PIDFILE: If it exists, contains the Process ID of the monitoring script. The systems uses it as a first and convenient way to find the running script in order to kill it, for example.
LOGFILE: The file where the monitoring program logs its data
DAEMON: The name of the monitoring process
DAEMONCMD: Command you have to type to start the process
DEADLIMIT: Amount of time (in seconds) that the system will wait until it starts issuing error messages if DAEMON is not running, and STOPFILE is not there

There's a cronjob (run on behalf of user obs) that checks every minute a number of things, in this exact order (which affects the way it works):

Existence of PIDFILE. If it exists, use the value it contains to find the running process. If there's no such process, or it is not DAEMON, then remove PIDFILE.
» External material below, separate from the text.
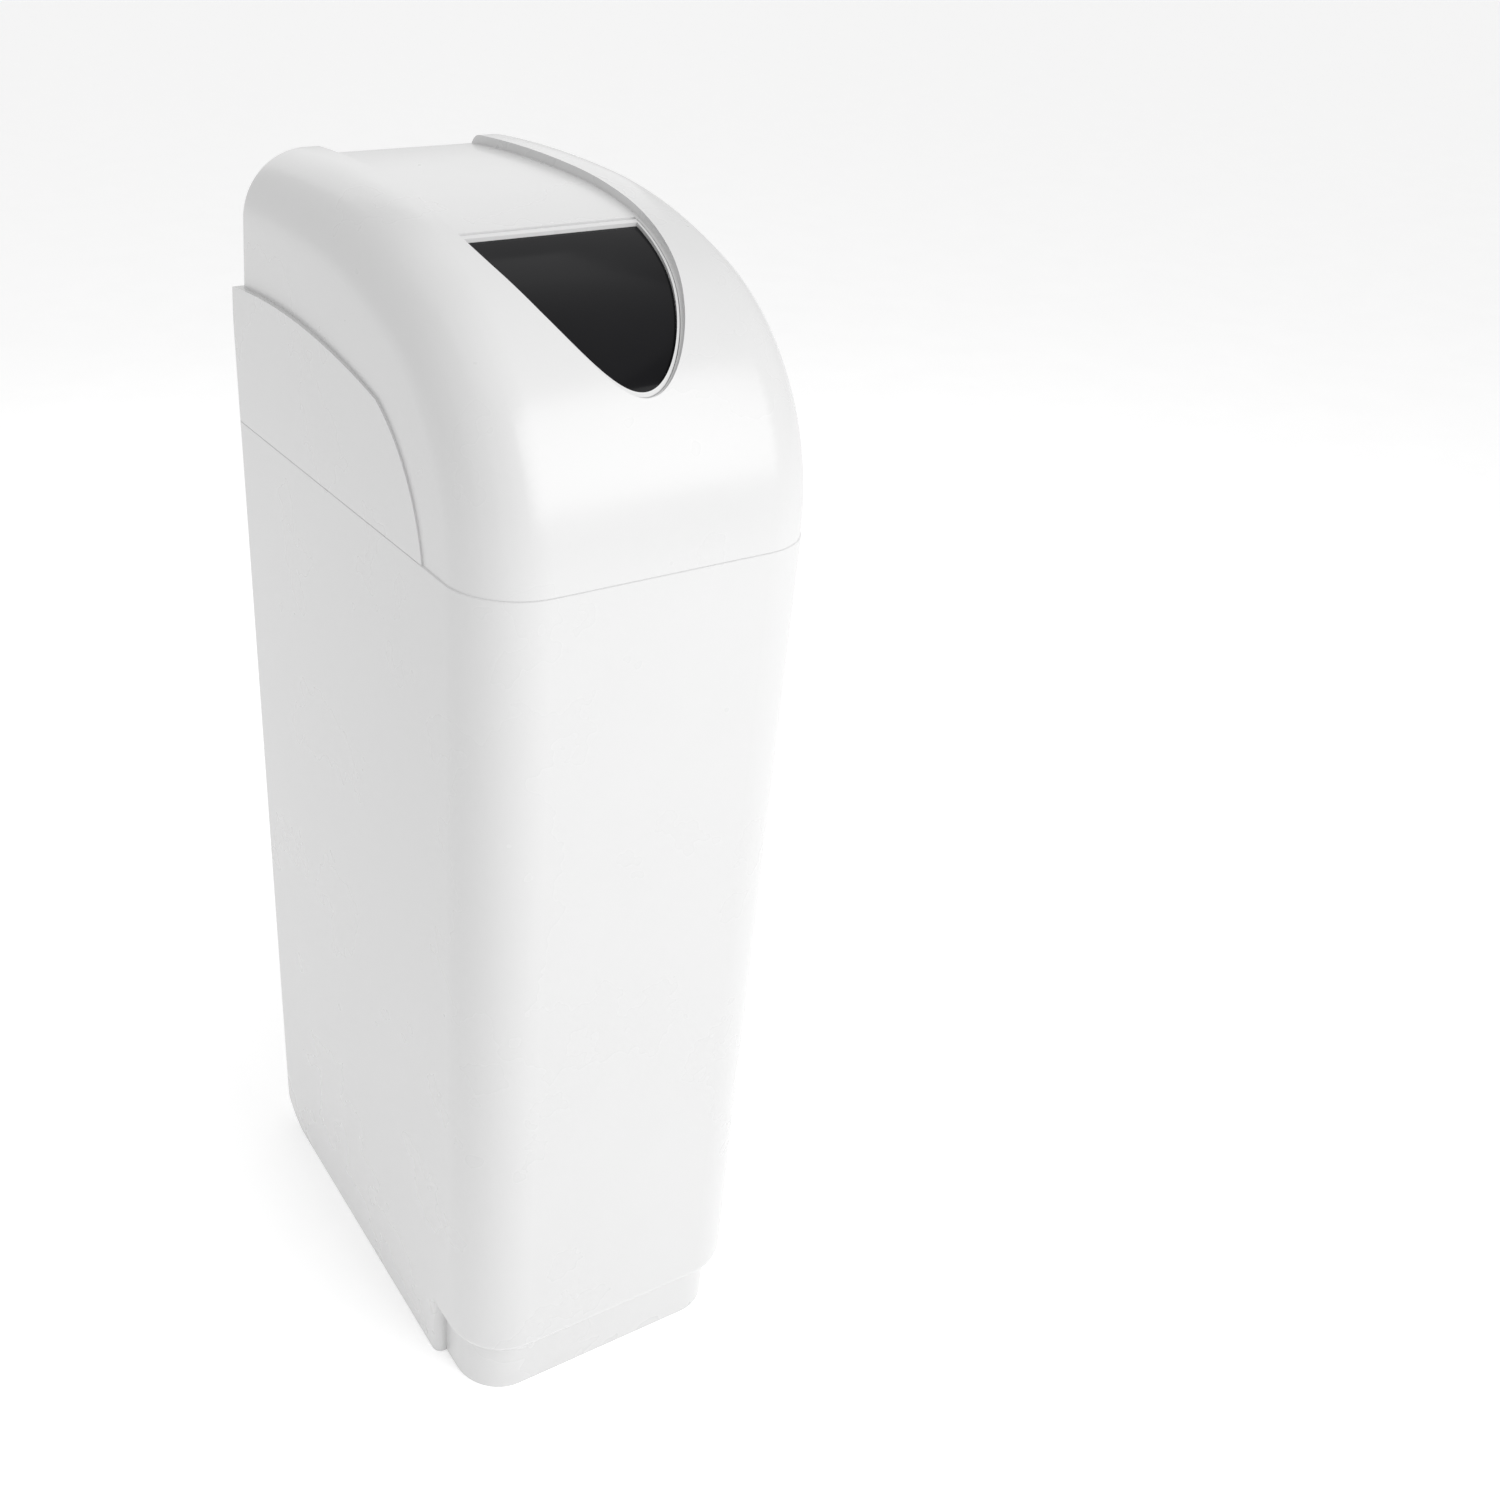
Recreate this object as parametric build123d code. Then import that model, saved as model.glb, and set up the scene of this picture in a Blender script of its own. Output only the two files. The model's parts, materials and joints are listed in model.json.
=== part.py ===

If there's no PIDFILE (could be removed in the previous step), check if DAEMON is running, anyway, as it could have been started manually without using the canonical scripts. If it's there, create PIDFILE contaning the detected process' PID.
If there's no STOPFILE but there's no PIDFILE either, this is undestood as a crash of the monitor process. Restart the process.
After spawning the process, run a timestamp check, comparing the last entry on LOGFILE with the current time. If the difference is bigger than DEADLIMIT, send a mail warning about it.
If STOPFILE exists and there's also a PIDFILE, this process will be killed, and the PIDFILE removed.